▶ WHAT IS REQUIRED
Extract the complete data exactly as given.

▶ DATA EXCERPT
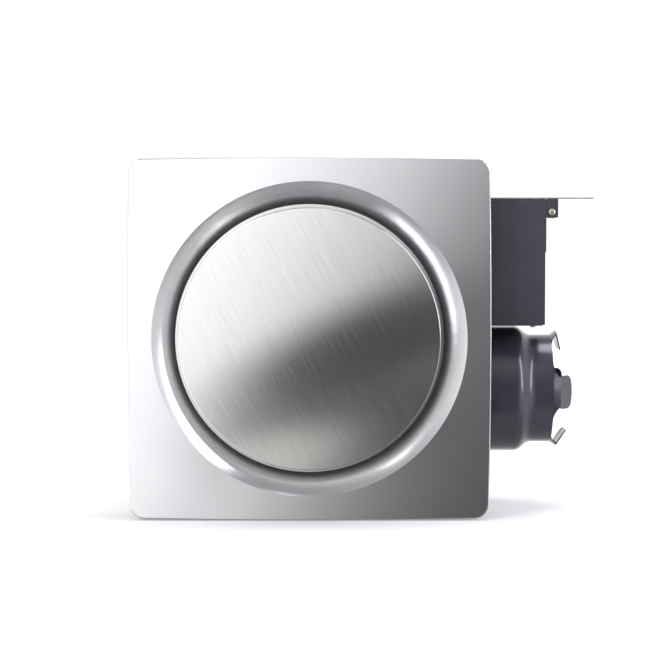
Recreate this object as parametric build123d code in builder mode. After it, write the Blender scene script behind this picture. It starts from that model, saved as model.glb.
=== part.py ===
from build123d import *
import os
from math import asin, atan2, cos, degrees, pi, radians, sin, sqrt

# A square-fascia centrifugal extractor fan for a bathroom ceiling or wall.
# X runs towards the duct, Y goes into the void behind the room surface, Z is up.
# The origin is on the impeller's axis, in the plane of the room surface.
os.makedirs("parts", exist_ok=True)

# ---------------------------------------------------------------- driving dimensions, mm
fascia_side = 410.0  # across the middles of two opposite sides
fascia_crown = 2.4  # how far each side bulges at its middle
fascia_corner_r = 17.0
fascia_depth = 19.0
fascia_wall = 1.5
fascia_edge_r = 1.6
seal_thickness = 2.0
seal_width = 8.0

recess_r = 178.0
recess_floor_r = 152.0
recess_depth = 18.0
recess_dish = 1.5  # how far the recess's sloping wall sags below a straight cone
intake_r = 122.0
intake_lip_r = 6.0
intake_lip = 9.0

disc_gap = 29.6  # open ring between the disc and the fascia
disc_skin = 0.8
disc_rim_r = 1.6
disc_rim = 6.0
backing_wall = 2.4
backing_rib = 4.0
backing_ribs = 12
post_circle_r = 134.0
post_r = 6.0

spring_z = 148.0  # each fascia spring's distance above or below the axis
spring_depth = 8.0  # from the room surface to the spring's own axis
spring_wire_r = 1.0
spring_coil_r = 3.2
spring_pitch = 2.1
spring_turns = 2
spring_leg = 78.0
spring_leg_bow = 8.5
spring_leg_lean = 34.0  # from Y, with the fascia closed
spring_pin_r = 1.9
bracket_wall = 0.8
bracket_width = 34.0
rivet_r = 1.5
rivet_pitch = 26.0
rivet_inset = 3.0  # from the spring's axis towards the fascia's middle

housing_side = 316.0
housing_depth = 212.0
housing_corner_r = 7.0
housing_flange = 14.0
sheet = 1.0
flange_hole_r = 2.5
flange_holes_x = 250.0
knockout_r = 11.0

inlet_depth = 28.0
plate = 1.2
throat_r = 78.0
bell_r = 14.0
throat_length = 28.0
spacer_r = 4.0
spacer_inset = 13.0
plate_bracket_x = 100.0

wheel_r = 100.0
wheel_inner_r = 83.0
wheel_front = 52.0
wheel_width = 106.0
blade_count = 32
blade_wall = 0.9
hub_r = 12.0
hub_flange_r = 36.0
hub_length = 28.0
shaft_r = 4.0

scroll_depth = 170.0  # from the room surface to the scroll's back plate
scroll_wall = 0.8
tongue_r = 6.0
tongue_x = 108.0
outlet_top = 7.0
outlet_bottom = -137.0

motor_r = 46.0
motor_length = 33.0
motor_wall = 1.2
motor_gap = 3.8  # height of the rubber bushes
motor_ear = 10.0  # how far the fixing ears stand out from the can
stator_bore_r = 24.0
stator_length = 20.0
air_gap = 0.5
bearing_r = 9.0
bearing_length = 6.0

box_width = 111.0
box_height = 144.0
box_depth = 80.0
box_start = 20.0  # from the room surface
cable_hole_r = 10.0
lead_r = 3.0
lead_hole_r = 6.0
grommet_lip = 1.5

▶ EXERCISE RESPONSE
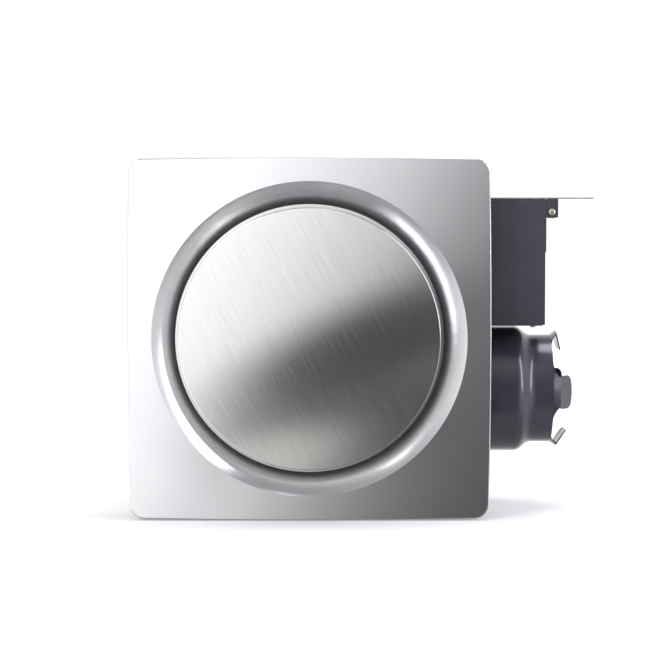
Recreate this object as parametric build123d code in builder mode. After it, write the Blender scene script behind this picture. It starts from that model, saved as model.glb.
=== part.py ===
from build123d import *
import os
from math import asin, atan2, cos, degrees, pi, radians, sin, sqrt

# A square-fascia centrifugal extractor fan for a bathroom ceiling or wall.
# X runs towards the duct, Y goes into the void behind the room surface, Z is up.
# The origin is on the impeller's axis, in the plane of the room surface.
os.makedirs("parts", exist_ok=True)

# ---------------------------------------------------------------- driving dimensions, mm
fascia_side = 410.0  # across the middles of two opposite sides
fascia_crown = 2.4  # how far each side bulges at its middle
fascia_corner_r = 17.0
fascia_depth = 19.0
fascia_wall = 1.5
fascia_edge_r = 1.6
seal_thickness = 2.0
seal_width = 8.0

recess_r = 178.0
recess_floor_r = 152.0
recess_depth = 18.0
recess_dish = 1.5  # how far the recess's sloping wall sags below a straight cone
intake_r = 122.0
intake_lip_r = 6.0
intake_lip = 9.0

disc_gap = 29.6  # open ring between the disc and the fascia
disc_skin = 0.8
disc_rim_r = 1.6
disc_rim = 6.0
backing_wall = 2.4
backing_rib = 4.0
backing_ribs = 12
post_circle_r = 134.0
post_r = 6.0

spring_z = 148.0  # each fascia spring's distance above or below the axis
spring_depth = 8.0  # from the room surface to the spring's own axis
spring_wire_r = 1.0
spring_coil_r = 3.2
spring_pitch = 2.1
spring_turns = 2
spring_leg = 78.0
spring_leg_bow = 8.5
spring_leg_lean = 34.0  # from Y, with the fascia closed
spring_pin_r = 1.9
bracket_wall = 0.8
bracket_width = 34.0
rivet_r = 1.5
rivet_pitch = 26.0
rivet_inset = 3.0  # from the spring's axis towards the fascia's middle

housing_side = 316.0
housing_depth = 212.0
housing_corner_r = 7.0
housing_flange = 14.0
sheet = 1.0
flange_hole_r = 2.5
flange_holes_x = 250.0
knockout_r = 11.0

inlet_depth = 28.0
plate = 1.2
throat_r = 78.0
bell_r = 14.0
throat_length = 28.0
spacer_r = 4.0
spacer_inset = 13.0
plate_bracket_x = 100.0

wheel_r = 100.0
wheel_inner_r = 83.0
wheel_front = 52.0
wheel_width = 106.0
blade_count = 32
blade_wall = 0.9
hub_r = 12.0
hub_flange_r = 36.0
hub_length = 28.0
shaft_r = 4.0

scroll_depth = 170.0  # from the room surface to the scroll's back plate
scroll_wall = 0.8
tongue_r = 6.0
tongue_x = 108.0
outlet_top = 7.0
outlet_bottom = -137.0

motor_r = 46.0
motor_length = 33.0
motor_wall = 1.2
motor_gap = 3.8  # height of the rubber bushes
motor_ear = 10.0  # how far the fixing ears stand out from the can
stator_bore_r = 24.0
stator_length = 20.0
air_gap = 0.5
bearing_r = 9.0
bearing_length = 6.0

box_width = 111.0
box_height = 144.0
box_depth = 80.0
box_start = 20.0  # from the room surface
cable_hole_r = 10.0
lead_r = 3.0
lead_hole_r = 6.0
grommet_lip = 1.5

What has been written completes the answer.